Platinum and palladium showed more moderate volatility. April NYMEX platinum futures reached $2,925.00 per ounce on January 26—an all-time high—then declined to $2,121.60 by month’s end. Nearby March platinum futures similarly peaked at $2,195.50 before settling at $1,703.10. These platinum price swings, while sharp, demonstrated how the precious metals sector remained vulnerable to rapid unwinding as January concluded. For investors tracking platinum price forecasts, the month-end pullback served as a cautionary reminder that even strong bullish trends can face sudden headwinds.

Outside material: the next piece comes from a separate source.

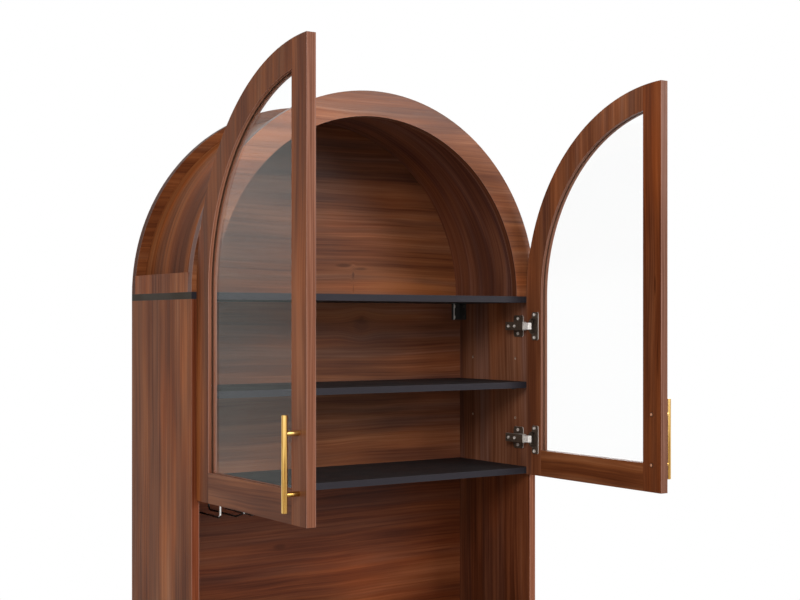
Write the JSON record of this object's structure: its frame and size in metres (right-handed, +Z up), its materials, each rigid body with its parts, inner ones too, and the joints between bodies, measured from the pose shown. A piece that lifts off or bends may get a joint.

Energy Commodities Stage Powerful Rebound Driven by Seasonal Cold
The energy sector captured strong investor attention in January, with natural gas leading the way. Frigid temperatures across the U.S. northern regions surged heating demand, propelling March NYMEX natural gas futures to a commanding 39.11% monthly gain. This exceptional performance underscored how seasonal weather patterns remain a critical pricing driver in energy markets.
Crude oil futures demonstrated solid strength alongside natural gas. WTI crude added nearly 14% while Brent crude similarly gained approximately 14%. Gasoline and heating oil futures advanced 11.52% and 20.42%, respectively, reflecting the broader energy rally. Notably, heating oil’s outperformance versus crude oil expanded distillate refining spreads, while gasoline lagged crude due to seasonal dynamics, compressing gasoline crack spreads. Chicago ethanol swaps edged higher modestly, and Rotterdam coal futures rallied nearly 10% for the month.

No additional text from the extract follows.